- Given problem
Every line of the material below should be repeated exactly.

- Data lines

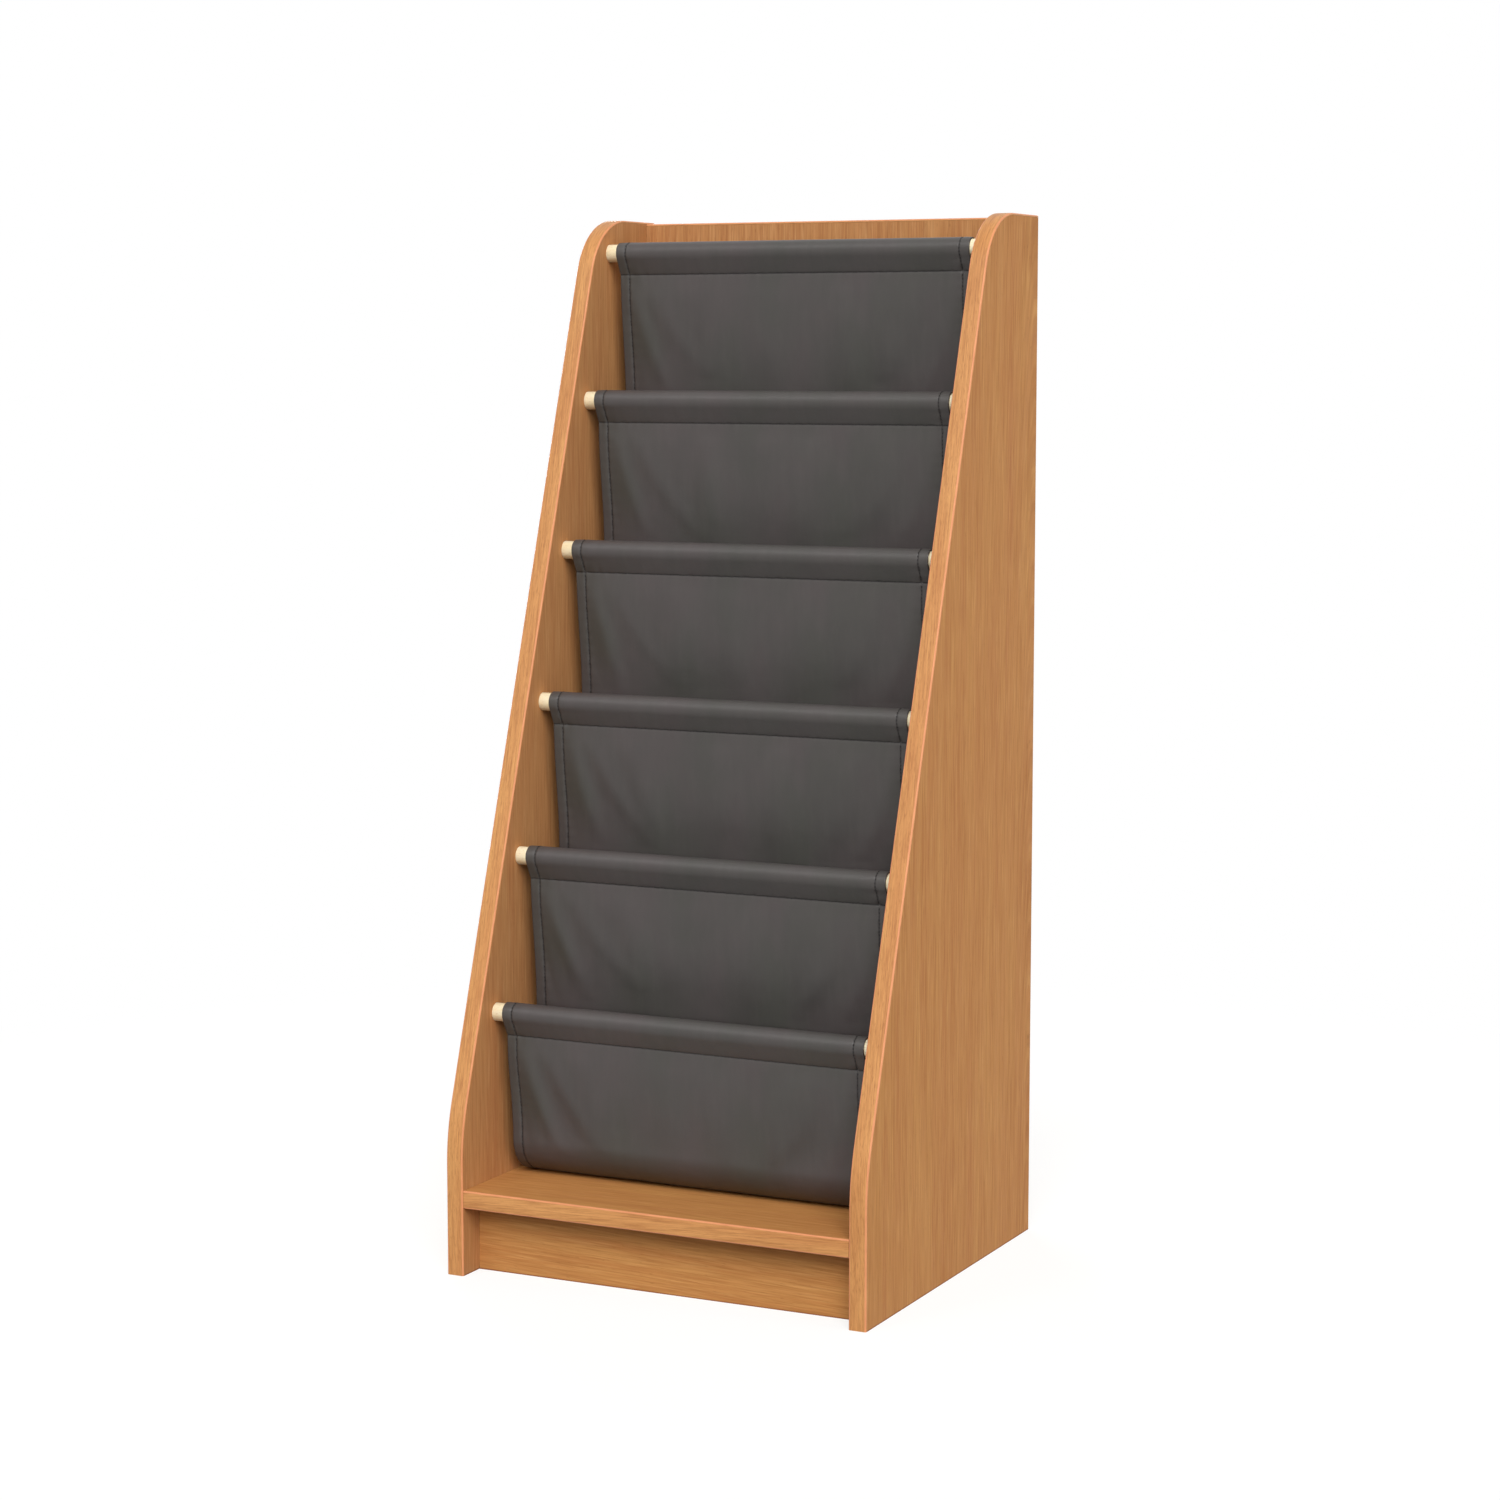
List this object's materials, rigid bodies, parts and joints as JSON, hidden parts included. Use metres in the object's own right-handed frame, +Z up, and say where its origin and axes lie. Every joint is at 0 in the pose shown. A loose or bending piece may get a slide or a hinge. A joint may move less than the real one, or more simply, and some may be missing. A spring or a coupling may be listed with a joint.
{
  "type": "sling bookshelf",
  "caption": "Narrow free-standing children's bookshelf with sloping side panels and stepped fabric sling pockets hung on round wooden dowels.",
  "frame": {"origin": "on the floor under the middle of the bookshelf's box", "axes": "+X to the user's right along the dowels, +Y to the rear, so the open front faces -Y, +Z up"},
  "size_m": [0.45, 0.41, 1.035],
  "materials": {
    "panel_board": "satin, warm light-brown wood grain",
    "edging": "satin, slightly lighter wood grain with rounded arrises",
    "dowel_wood": "pale, bare, finely sanded",
    "sling_cloth": "matt dark grey close-woven cloth",
    "cam_metal": "bright zinc"
  },
  "bodies": {
    "root": {"left_side_panel": "panel_board", "right_side_panel": "panel_board", "left_side_edging": "edging", "right_side_edging": "edging", "back_panel": "panel_board", "back_panel_edging": "edging", "base_shelf": "panel_board", "base_shelf_edging": "edging", "plinth": "panel_board", "front_dowel_1": "dowel_wood", "rear_dowel_1": "dowel_wood", "front_dowel_2": "dowel_wood", "rear_dowel_2": "dowel_wood", "front_dowel_3": "dowel_wood", "rear_dowel_3": "dowel_wood", "front_dowel_4": "dowel_wood", "rear_dowel_4": "dowel_wood", "front_dowel_5": "dowel_wood", "rear_dowel_5": "dowel_wood", "front_dowel_6": "dowel_wood", "rear_dowel_6": "dowel_wood", "sling_1": "sling_cloth", "sling_2": "sling_cloth", "sling_3": "sling_cloth", "sling_4": "sling_cloth", "sling_5": "sling_cloth", "sling_6": "sling_cloth", "shelf_front_left_cam": "cam_metal", "shelf_front_left_bolt": "cam_metal", "shelf_front_right_cam": "cam_metal", "shelf_front_right_bolt": "cam_metal", "shelf_rear_left_cam": "cam_metal", "shelf_rear_left_bolt": "cam_metal", "shelf_rear_right_cam": "cam_metal", "shelf_rear_right_bolt": "cam_metal", "plinth_left_cam": "cam_metal", "plinth_left_bolt": "cam_metal", "plinth_right_cam": "cam_metal", "plinth_right_bolt": "cam_metal", "back_low_left_cam": "cam_metal", "back_low_left_bolt": "cam_metal", "back_low_right_cam": "cam_metal", "back_low_right_bolt": "cam_metal", "back_middle_left_cam": "cam_metal", "back_middle_left_bolt": "cam_metal", "back_middle_right_cam": "cam_metal", "back_middle_right_bolt": "cam_metal", "back_high_left_cam": "cam_metal", "back_high_left_bolt": "cam_metal", "back_high_right_cam": "cam_metal", "back_high_right_bolt": "cam_metal", "shelf_peg_left": "dowel_wood", "shelf_peg_right": "dowel_wood", "back_low_peg_left": "dowel_wood", "back_low_peg_right": "dowel_wood", "back_high_peg_left": "dowel_wood", "back_high_peg_right": "dowel_wood"}
  },
  "joints": []
}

- The result
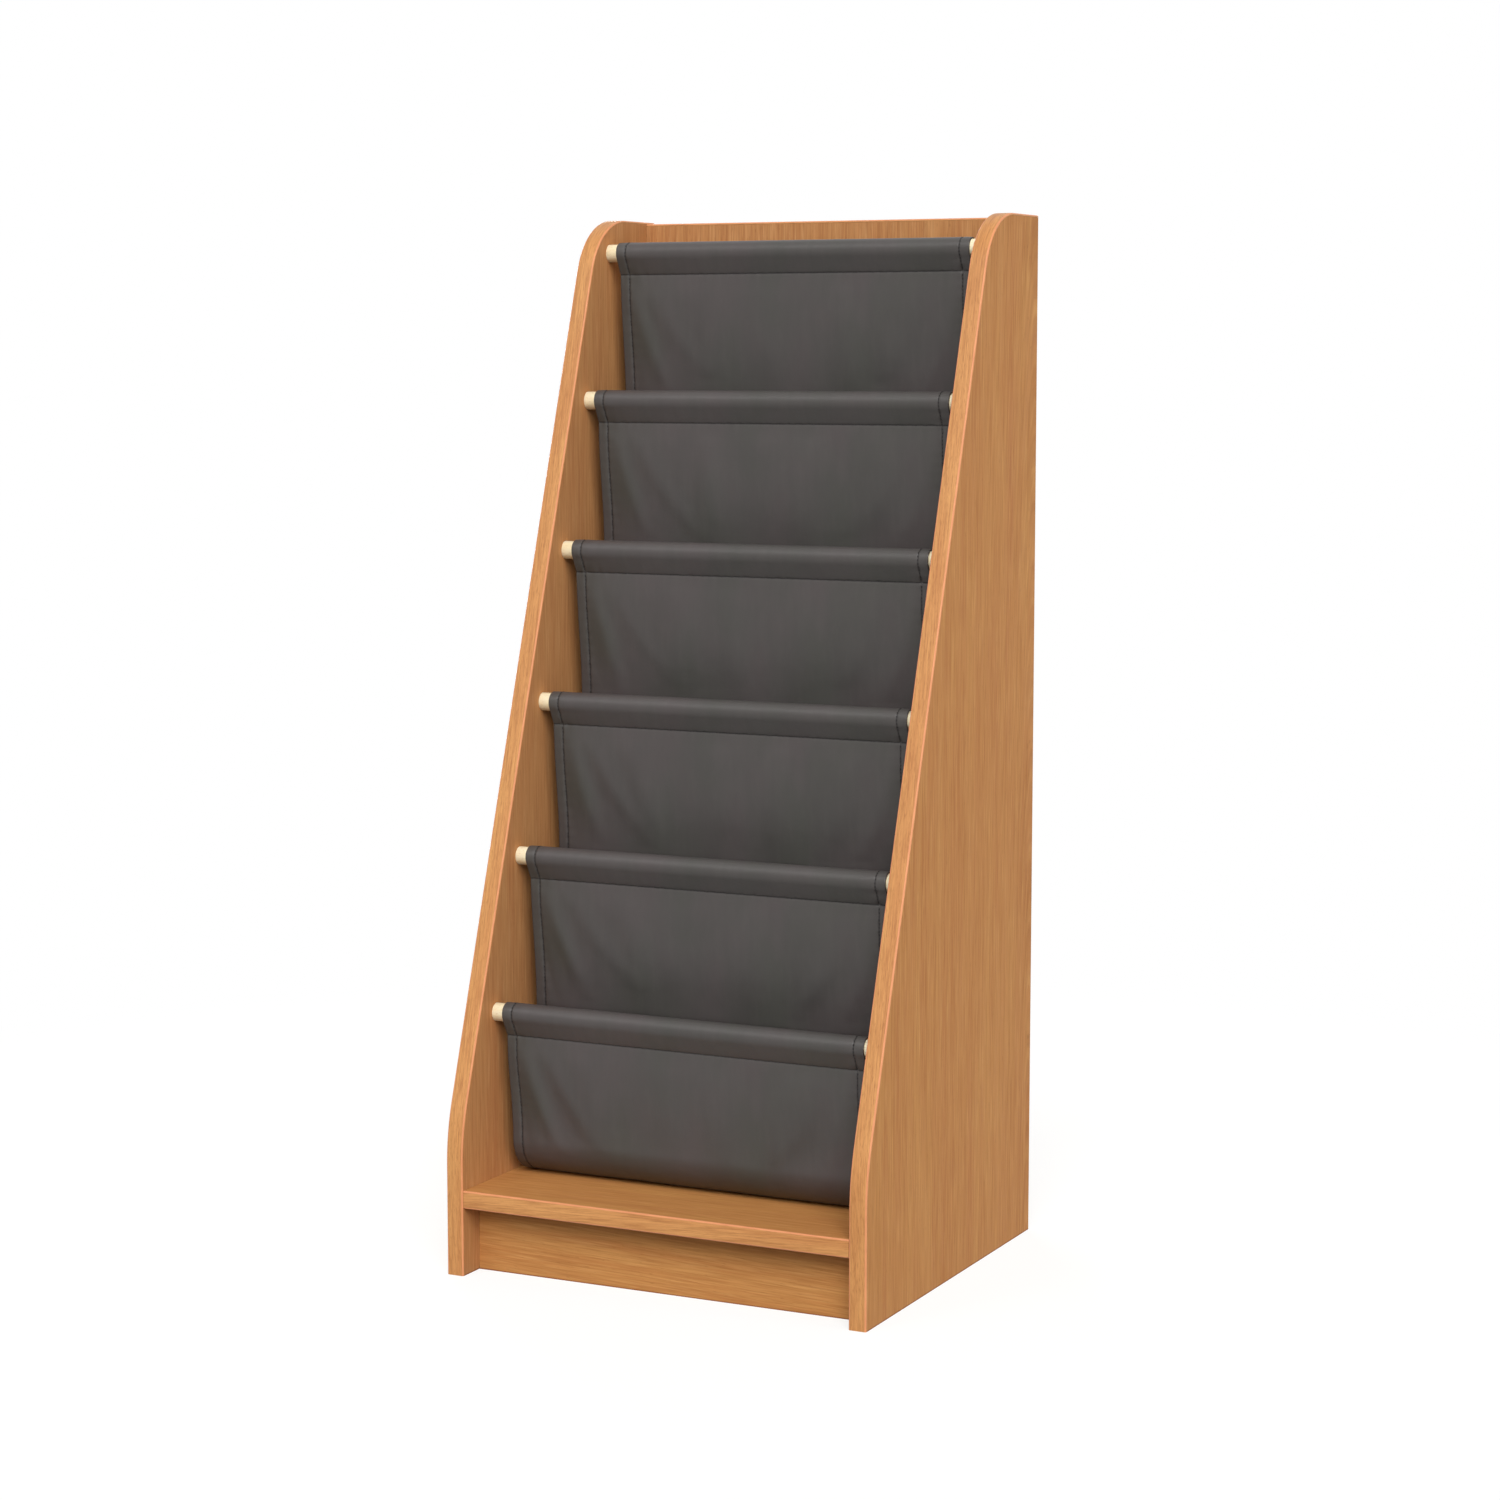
List this object's materials, rigid bodies, parts and joints as JSON, hidden parts included. Use metres in the object's own right-handed frame, +Z up, and say where its origin and axes lie. Every joint is at 0 in the pose shown. A loose or bending piece may get a slide or a hinge. A joint may move less than the real one, or more simply, and some may be missing. A spring or a coupling may be listed with a joint.
{
  "type": "sling bookshelf",
  "caption": "Narrow free-standing children's bookshelf with sloping side panels and stepped fabric sling pockets hung on round wooden dowels.",
  "frame": {"origin": "on the floor under the middle of the bookshelf's box", "axes": "+X to the user's right along the dowels, +Y to the rear, so the open front faces -Y, +Z up"},
  "size_m": [0.45, 0.41, 1.035],
  "materials": {
    "panel_board": "satin, warm light-brown wood grain",
    "edging": "satin, slightly lighter wood grain with rounded arrises",
    "dowel_wood": "pale, bare, finely sanded",
    "sling_cloth": "matt dark grey close-woven cloth",
    "cam_metal": "bright zinc"
  },
  "bodies": {
    "root": {"left_side_panel": "panel_board", "right_side_panel": "panel_board", "left_side_edging": "edging", "right_side_edging": "edging", "back_panel": "panel_board", "back_panel_edging": "edging", "base_shelf": "panel_board", "base_shelf_edging": "edging", "plinth": "panel_board", "front_dowel_1": "dowel_wood", "rear_dowel_1": "dowel_wood", "front_dowel_2": "dowel_wood", "rear_dowel_2": "dowel_wood", "front_dowel_3": "dowel_wood", "rear_dowel_3": "dowel_wood", "front_dowel_4": "dowel_wood", "rear_dowel_4": "dowel_wood", "front_dowel_5": "dowel_wood", "rear_dowel_5": "dowel_wood", "front_dowel_6": "dowel_wood", "rear_dowel_6": "dowel_wood", "sling_1": "sling_cloth", "sling_2": "sling_cloth", "sling_3": "sling_cloth", "sling_4": "sling_cloth", "sling_5": "sling_cloth", "sling_6": "sling_cloth", "shelf_front_left_cam": "cam_metal", "shelf_front_left_bolt": "cam_metal", "shelf_front_right_cam": "cam_metal", "shelf_front_right_bolt": "cam_metal", "shelf_rear_left_cam": "cam_metal", "shelf_rear_left_bolt": "cam_metal", "shelf_rear_right_cam": "cam_metal", "shelf_rear_right_bolt": "cam_metal", "plinth_left_cam": "cam_metal", "plinth_left_bolt": "cam_metal", "plinth_right_cam": "cam_metal", "plinth_right_bolt": "cam_metal", "back_low_left_cam": "cam_metal", "back_low_left_bolt": "cam_metal", "back_low_right_cam": "cam_metal", "back_low_right_bolt": "cam_metal", "back_middle_left_cam": "cam_metal", "back_middle_left_bolt": "cam_metal", "back_middle_right_cam": "cam_metal", "back_middle_right_bolt": "cam_metal", "back_high_left_cam": "cam_metal", "back_high_left_bolt": "cam_metal", "back_high_right_cam": "cam_metal", "back_high_right_bolt": "cam_metal", "shelf_peg_left": "dowel_wood", "shelf_peg_right": "dowel_wood", "back_low_peg_left": "dowel_wood", "back_low_peg_right": "dowel_wood", "back_high_peg_left": "dowel_wood", "back_high_peg_right": "dowel_wood"}
  },
  "joints": []
}